The Supreme Court Hears Oral Argument in Busk: Could Employers Have to Pay for Employee Time Spent Passing Through Security?

On October 8, 2014, the U.S. Supreme Court heard oral argument in Integrity Staffing Solutions, Inc. v. Busk. In Busk, plaintiffs allege that, under the FLSA, their employer should have compensated them and other warehouse employees for time spent passing through the employer’s security clearance at the end of their shifts, including their time spent waiting in line to be searched. Busk is an important case to watch because the Court may provide employers with wide-ranging guidance on what pre-work or post-work tasks are compensable.

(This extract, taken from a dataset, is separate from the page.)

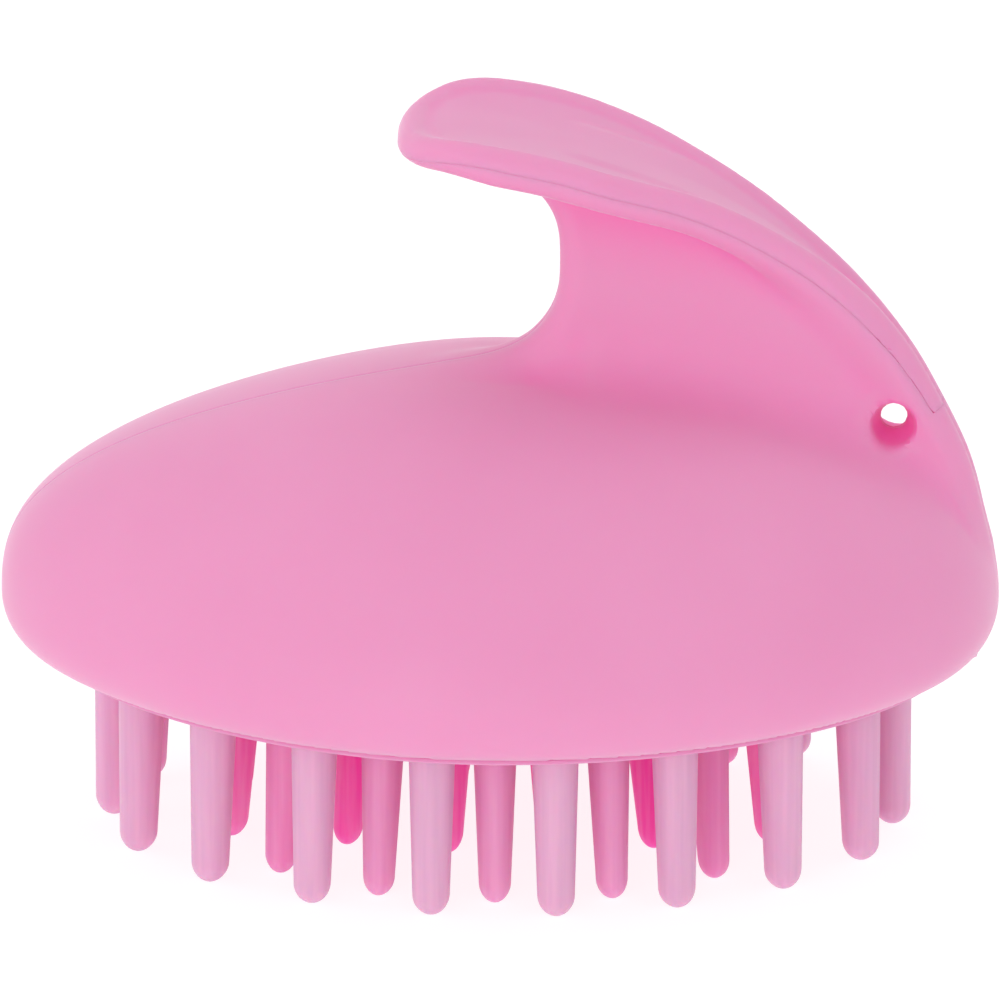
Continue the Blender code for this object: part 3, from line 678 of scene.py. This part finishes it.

Busk originally filed in the United States District Court for the District of Nevada. The trial court granted the employer’s motion to dismiss, holding that security screenings are quintessential “preliminary” or “postliminary” activities that are non-compensable under the FLSA because they are not related to the principal activity of the employees’ work. The Ninth Circuit, however, disagreed holding that no bright line rule existed regarding compensability of time spent in security screenings. The Ninth Circuit further held that the plaintiffs’ claim should not have been dismissed because the employer’s concerns about employee theft stemmed from the nature of the employees’ work and therefore it could be considered “integral and” “indispensable” to the employees’ principal activities and thus, compensable. The employer appealed the Ninth Circuit’s ruling and the Supreme Court granted certiorari.

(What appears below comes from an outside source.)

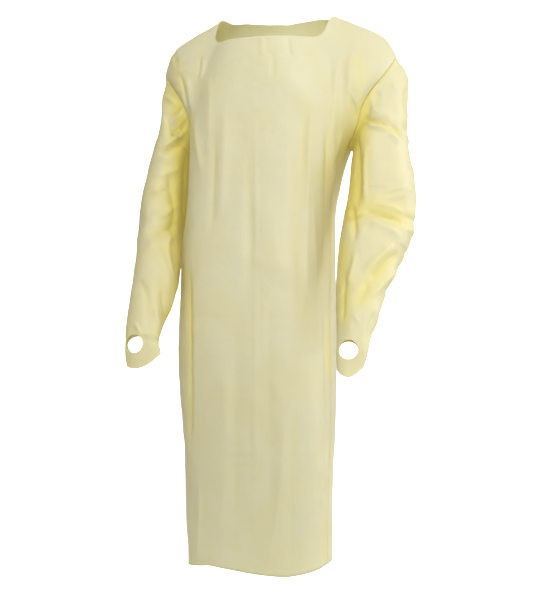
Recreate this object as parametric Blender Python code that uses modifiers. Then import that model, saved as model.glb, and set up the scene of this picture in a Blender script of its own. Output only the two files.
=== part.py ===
"""Isolation gown of the over-the-head kind, filled out as if worn: a front and a back panel welded at the sides
and shoulders, and two sleeves set on at slanting armholes, each with a thumb hole punched near its end.

Metres, +Z up. The origin lies on the wearer's shoulders, midway between the two points where the neckline meets
the shoulder seam. The front faces -Y, and +X is the wearer's left.
"""

import math

import bmesh
import bpy
import numpy as np
from mathutils import Matrix

GARMENT = "isolation gown"

WALL = 0.0016  # thickness of the cloth walls
SEAM_GAP = 0.0003  # clearance between neighbouring pieces at a seam

SECTION_POWER = 2.3  # 2 is an ellipse, more is squarer
ARMPIT_Z = -0.278
HEM_Z = -1.128

NECK_HALF = 0.115  # half the width of the neck opening
NECK_FRONT_Z = -0.060  # height of the straight cut across the front
NECK_CORNER = 0.012  # radius of the cut's corners
NECK_BACK = 0.079  # how far the opening reaches back from the shoulder seams
NECK_SHARE = 0.5  # share of a half panel's width that the neck takes
CROWN_Z = 0.028  # height that the panels would reach over the neck if it were not cut out
CROWN_ARCH = 3  # flatness of that height's fall to the shoulder seams
CROWN_POWER = (4.3, 5.7)  # squareness of that uncut crown at its front and its back
COLLAR_HOLLOW = (0.022, 0.004)  # how far the front and the back sink in beside the neck

# The shoulder seams of the wearer's left and right. The fields are the side, the outer end in x, y and z, and
# the share of the drop that is a straight slope, before the seam turns down at the shoulder's end.
SHOULDERS = (
    ("side", "tip_x", "tip_y", "tip_z", "slope"),
    (1, 0.250, -0.004, -0.098, 0.60),
    (-1, -0.258, -0.004, -0.108, 0.50),
)
SHOULDER_TURN = 10  # sharpness of that turn
ARMHOLE_FRONT = 0.060  # how far the armhole bows forwards, and backwards
ARMHOLE_BACK = 0.080
ARMHOLE_SCOOP = 0.016  # how far its front is cut into the chest
SCOOP_FROM = 0.25  # share of the armhole's height where the scoop begins

# Body sections from the armpits to the hem. The fields are the height, the middle in x and y, half the width,
# and the depths of the front and the back from the side seams.
BODY = (
    ("z", "mid_x", "mid_y", "half", "front", "back"),
    (-0.278, -0.0135, -0.015, 0.1720, 0.125, 0.108),
    (-0.318, -0.0235, -0.016, 0.1615, 0.126, 0.107),
    (-0.357, -0.0300, -0.018, 0.1570, 0.127, 0.106),
    (-0.420, -0.0335, -0.021, 0.1565, 0.127, 0.105),
    (-0.483, -0.0355, -0.024, 0.1580, 0.127, 0.107),
    (-0.588, -0.0370, -0.030, 0.1595, 0.128, 0.116),
    (-0.670, -0.0370, -0.035, 0.1620, 0.129, 0.122),
    (-0.756, -0.0350, -0.039, 0.1625, 0.127, 0.122),
    (-0.882, -0.0305, -0.040, 0.1560, 0.122, 0.117),
    (-1.050, -0.0295, -0.040, 0.1505, 0.118, 0.114),
    (-1.160, -0.0295, -0.040, 0.1485, 0.117, 0.114),
)

# Sleeve sections from the armhole to the mouth, mirrored for the wearer's right. The fields are the outer and
# the inner edge in x and z, the middle in y, the lean of the section in degrees as the forearm comes forwards,
# half the depth, and how far the section sags between its two edges.
SLEEVE_FIELDS = ("out_x", "out_z", "in_x", "in_z", "mid_y", "lean", "deep", "sag")
SLEEVE_LEFT = (
    (0.2655, -0.128, 0.1592, -0.2840, 0.008, 0, 0.0760, 0),
    (0.2700, -0.170, 0.1590, -0.2930, 0.002, 0, 0.0790, 0),
    (0.2700, -0.220, 0.1588, -0.3060, -0.005, 2, 0.0790, 0),
    (0.2735, -0.268, 0.1586, -0.3220, -0.013, 4, 0.0770, 0),
    (0.2840, -0.318, 0.1583, -0.3450, -0.018, 8, 0.0740, 0),
    (0.2920, -0.366, 0.1580, -0.3780, -0.029, 14, 0.0720, 0),
    (0.2940, -0.412, 0.1540, -0.4150, -0.044, 22, 0.0700, 0),
    (0.2900, -0.452, 0.1517, -0.4500, -0.062, 28, 0.0680, 0),
    (0.2820, -0.489, 0.1530, -0.4890, -0.088, 34, 0.0630, 0),
    (0.2705, -0.530, 0.1600, -0.5300, -0.123, 38, 0.0560, 0),
    (0.2635, -0.568, 0.1680, -0.5680, -0.155, 38, 0.0490, 0),
    (0.2565, -0.608, 0.1760, -0.6080, -0.186, 36, 0.0420, 0),
    (0.2510, -0.643, 0.1820, -0.6430, -0.211, 30, 0.0320, 0),
    (0.2475, -0.671, 0.1860, -0.6720, -0.227, 22, 0.0230, 0.002),
    (0.2445, -0.695, 0.1895, -0.6970, -0.235, 14, 0.0165, 0.006),
    (0.2405, -0.714, 0.1925, -0.7190, -0.240, 12, 0.0130, 0.009),
)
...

Oral argument before the Supreme Court focused on the amount of time employees spent waiting in line for the security clearance—allegedly up to 25 minutes—as well as the nature of the activity e.g., whether going through security clearance was related to the principal activity of the employees’ work.  Plaintiffs’ counsel focused on the alleged considerable wait time to be searched, arguing that this fact made it similar to other activities the Court had previously held was  compensable, such as time spent “engaged to wait” for assignments or time spent taking an employer-mandated drug test. Conversely, the employer’s counsel focused on the fact that the activity at issue was unrelated to the principal activity of the warehouse employees (e.g., fulfilling orders for and thus more like activities the Court had previously held was non-compensable, such as clocking in and clocking out of the employer’s time clock or traveling to and from work.

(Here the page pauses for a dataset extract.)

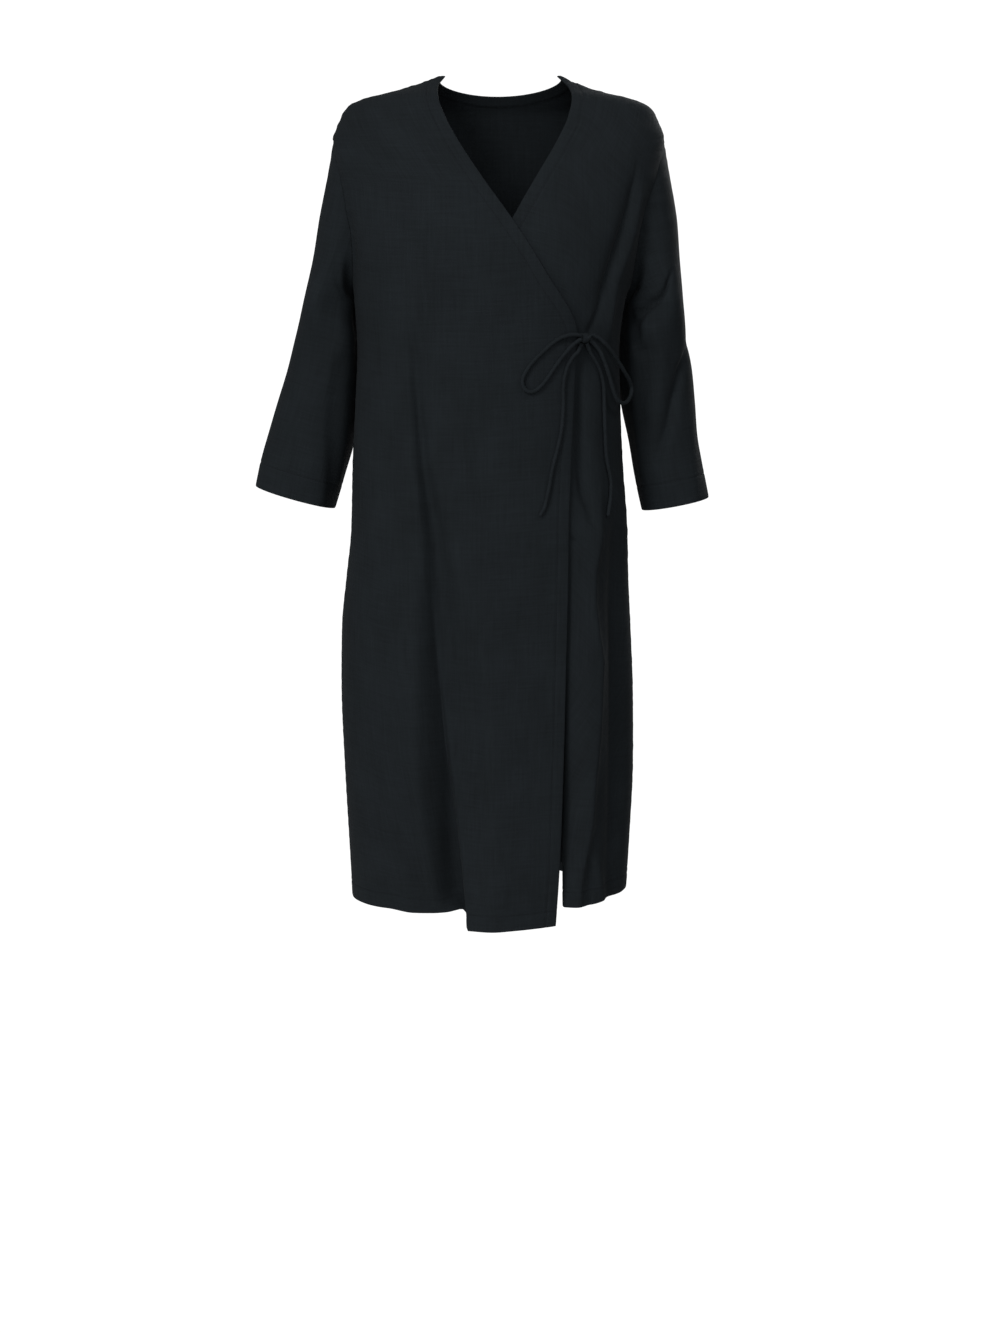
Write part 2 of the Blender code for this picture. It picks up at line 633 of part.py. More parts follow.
def wall(name, surface, columns, rows, turn, joined_from=None):
    """A wall of cloth under a surface. Rows from joined_from on close round, as on a sleeve."""
    step = 1e-3
    outer = surface(columns, rows)
    across = surface(columns + step, rows) - surface(columns - step, rows)
    down = surface(columns, rows + step) - surface(columns, rows - step)
    normal = unit(turn * np.cross(across, down))
    if joined_from is not None:
        both = unit(normal[joined_from:, 0] + normal[joined_from:, -1])
        normal[joined_from:, 0] = normal[joined_from:, -1] = both
    inner = outer - CLOTH * normal
    count = len(rows) * len(columns)
    ids = np.arange(count).reshape(len(rows), len(columns))
    if joined_from is not None:
        ids[joined_from:, -1] = ids[joined_from:, 0]
    quads = [
        (ids[i, j], ids[i + 1, j], ids[i + 1, j + 1], ids[i, j + 1])[:: -turn]
        for i in range(len(rows) - 1)
        for j in range(len(columns) - 1)
    ]
    bm = bmesh.new()
    verts = [bm.verts.new(point) for point in np.concatenate((outer, inner)).reshape(-1, 3)]
    for quad in quads:
        corners = list(dict.fromkeys(quad))
        bm.faces.new([verts[k] for k in corners])
    rim = [edge for edge in bm.edges if edge.is_boundary]
    bm.verts.index_update()
    pairs = [(loop.vert.index, loop.link_loop_next.vert.index) for edge in rim for loop in edge.link_loops]
    for quad in quads:
        corners = list(dict.fromkeys(quad))
        bm.faces.new([verts[k + count] for k in reversed(corners)])
    for start, end in pairs:
        bm.faces.new((verts[end], verts[start], verts[start + count], verts[end + count]))
    bmesh.ops.delete(bm, geom=[v for v in bm.verts if not v.link_faces], context="VERTS")
    return finished(name, bm)


def finished(name, bm):
    mesh = bpy.data.meshes.new(name)
    bm.to_mesh(mesh)
    bm.free()
    mesh.shade_smooth()
    mesh.set_sharp_from_angle(angle=math.radians(50))
    piece = bpy.data.objects.new(name, mesh)
    bpy.context.scene.collection.objects.link(piece)
    return linen(piece)


def linen(piece):
    material = bpy.data.materials.new(piece.name + "_linen")
    material.use_nodes = True
    shader = material.node_tree.nodes["Principled BSDF"]
    shader.inputs["Base Color"].default_value = LINEN
    shader.inputs["Roughness"].default_value = 0.9
    shader.inputs["Metallic"].default_value = 0.0
    piece.data.materials.append(material)
    return piece


def on_front(x, drop, stand_off):
    """A point this far off the front of the dress."""
    return body_face(around_at_x(x, drop), np.asarray(drop, float), -np.asarray(stand_off, float))


def tree_of(piece):
    mesh = piece.data
    mesh.calc_loop_triangles()
    corners = [vert.co[:] for vert in mesh.vertices]
    return BVHTree.FromPolygons(corners, [triangle.vertices[:] for triangle in mesh.loop_triangles])


def laid(x, drop, reach, cloth):
    """The middle of something of this radius that lies on the cloth, and the way out of the cloth."""
    point = on_front(x, drop, 0.012)
    outward = unit(point - on_front(x, drop, 0.0))
    for _ in range(12):
        nearest = min(tree.find_nearest(point)[3] for tree in cloth)
        point = point - outward * (nearest - reach)
    return point, outward


def off_knot(point, knot):
    """The first two points of a cord that leaves the knot straight toward a point."""
    way = unit(point - knot)
    start = knot + way * (1 / np.linalg.norm(way / np.array(KNOT_SIZE)) + TIE_GAP)
    return start, start + way * TIE_STRAIGHT


def tie(name, route, cloth, knot, is_loop=False):
    """A round cord along a smooth curve through the route, laid on the cloth."""
    rows = np.array(route)
    ends = np.vstack((2 * rows[0] - rows[1], rows, 2 * rows[-1] - rows[-2]))
    spots = []
    for k in range(len(rows) - 1):
        before, start, end, after = ends[k : k + 4]
        steps = max(1, round(math.dist(start[:2], end[:2]) / TIE_POINT_SPACING))
        for t in np.arange(steps) / steps:
            bend = t * t * (before - 2.5 * start + 2 * end - 0.5 * after)
            last = t**3 * (1.5 * (start - end) + 0.5 * (after - before))
            spots.append(start + 0.5 * t * (end - before) + bend + last)
    spots.append(rows[-1])
    points = []
    for x, drop, lift in spots:
        point, outward = laid(x, drop, TIE_DIAMETER / 2 + TIE_GAP, cloth)
        points.append(point + outward * lift)
    points[:1] = off_knot(points[0], knot)
    if is_loop:
        points[-1:] = reversed(off_knot(points[-1], knot))
    curve = bpy.data.curves.new(name, "CURVE")
    curve.dimensions = "3D"
    curve.bevel_depth = TIE_DIAMETER / 2
    curve.bevel_resolution = 2
    curve.use_fill_caps = True
    spline = curve.splines.new("POLY")
    spline.points.add(len(points) - 1)
    for spline_point, point in zip(spline.points, points):
        spline_point.co = (*point, 1.0)
    piece = bpy.data.objects.new(name, curve)
    bpy.context.scene.collection.objects.link(piece)
    return linen(piece)


def bow_knot(cloth):
    """The knot, laid on the cloth, and its middle."""
    bm = bmesh.new()
    bmesh.ops.create_uvsphere(bm, u_segments=14, v_segments=8, radius=1.0)
    bmesh.ops.scale(bm, vec=KNOT_SIZE, verts=bm.verts)
    place = on_front(*KNOT_PLACE, 0.020)
    outward = unit(place - on_front(*KNOT_PLACE, 0.0))
    shape = np.array([vert.co[:] for vert in bm.verts])
    for _ in range(12):
        nearest = min(tree.find_nearest(corner)[3] for corner in shape + place for tree in cloth)
        place = place - outward * (nearest - TIE_GAP)
    bmesh.ops.translate(bm, vec=place, verts=bm.verts)
    finished("bow_knot", bm)
    return place


def build():
    for old in list(bpy.data.objects):
        bpy.data.objects.remove(old, do_unlink=True)
    rows = body_rows()
    outer = wall("right_front", right_front, stretches(RIGHT_FRONT_COLUMNS), rows, -1)
    under = wall("left_front", left_front, stretches(LEFT_FRONT_COLUMNS), rows, 1)
    wall("back", back, stretches(BACK_COLUMNS), rows, 1)
    cap = ARMHOLE["share"][1:]
    sleeve_rows = np.concatenate((cap, SLEEVE_ROWS))
    round_shares = np.linspace(0.0, 1.0, SLEEVE_COLUMNS + 1)
    joined = len(cap) - 1
    right = sleeve(-1, RIGHT_OUTER, RIGHT_SLEEVE, RIGHT_SLEEVE_FOLDS)
    left = sleeve(1, LEFT_OUTER, LEFT_SLEEVE, LEFT_SLEEVE_FOLDS)
    wall("right_sleeve", right, round_shares, sleeve_rows, 1, joined)
    wall("left_sleeve", left, round_shares, sleeve_rows, -1, joined)
    cloth = (tree_of(outer), tree_of(under))
    knot = bow_knot(cloth)
    tie("left_tie_loop", RIGHT_LOOP, cloth, knot, is_loop=True)
    tie("right_tie_loop", LEFT_LOOP, cloth, knot, is_loop=True)
    tie("left_tie_tail", RIGHT_TAIL, cloth, knot)
    tie("right_tie_tail", LEFT_TAIL, cloth, knot)


build()
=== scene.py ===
"""A linen wrap dress, worn and hollow, as cloth, cords and thread.

Metres, +Z up. The wearer faces -Y, so +X is the wearer's left. The origin lies midway between the two neck
points, where the shoulders hold the dress up, and every height is given as a drop below it.
"""

import math

import bpy
import numpy as np
from mathutils.bvhtree import BVHTree
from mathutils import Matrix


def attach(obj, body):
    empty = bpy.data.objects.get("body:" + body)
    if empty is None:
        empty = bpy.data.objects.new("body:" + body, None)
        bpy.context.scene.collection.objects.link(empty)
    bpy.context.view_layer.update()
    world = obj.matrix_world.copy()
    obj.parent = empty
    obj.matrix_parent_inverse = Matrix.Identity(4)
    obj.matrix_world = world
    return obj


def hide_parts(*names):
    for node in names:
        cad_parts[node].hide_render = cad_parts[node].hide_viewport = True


bl_info = {
    "name": "Linen Wrap Dress",
    "version": (1, 0, 0),
    "blender": (4, 5, 0),
    "location": "View3D > Sidebar > Wrap Dress",
    "description": "Builds the cloth, ties and stitching of a linen wrap dress",
    "category": "Object",
}

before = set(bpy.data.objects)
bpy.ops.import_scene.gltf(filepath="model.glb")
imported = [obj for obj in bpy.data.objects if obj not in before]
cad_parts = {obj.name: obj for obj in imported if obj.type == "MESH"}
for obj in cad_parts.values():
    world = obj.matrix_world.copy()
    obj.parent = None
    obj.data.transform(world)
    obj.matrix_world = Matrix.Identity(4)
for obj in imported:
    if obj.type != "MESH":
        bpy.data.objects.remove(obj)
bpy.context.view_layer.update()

# Cloth
SEAM_GAP = 0.0003  # between two pieces at a seam
SEAM_SLANT = (0.0006, 0.00045)  # how far a seam's edges slant through the cloth, toward the middle and the front
LAYER_STEP = 0.0048  # from the face of the right front to the face of the left front beneath it

# Drops below the neck points
TOP_DROP = 0.002
SHOULDER_DROP = 0.080
UNDERARM_DROP = 0.285
WAIST_DROP = 0.329
HEM_DROP = 1.090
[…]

From their questions and comments, it seems that Justices Kagan, Breyer, Sotomayor and Ginsberg favored the Plaintiffs’ arguments while Justices Scalia, Alito and Roberts sided with the employer. For example, Justice Kagan raised hypotheticals comparing the time spent clearing security to time that employers customarily pay for, such as time spent by cashiers closing out cash registers. In contrast, Justice Scalia trumpeted the employer’s argument that time spent clearing security was more akin to punching in and out, which is not compensable. This is a case that employers should watch closely because it will likely provide considerable guidance regarding whether security checks and other pre and post-shift activities are compensable.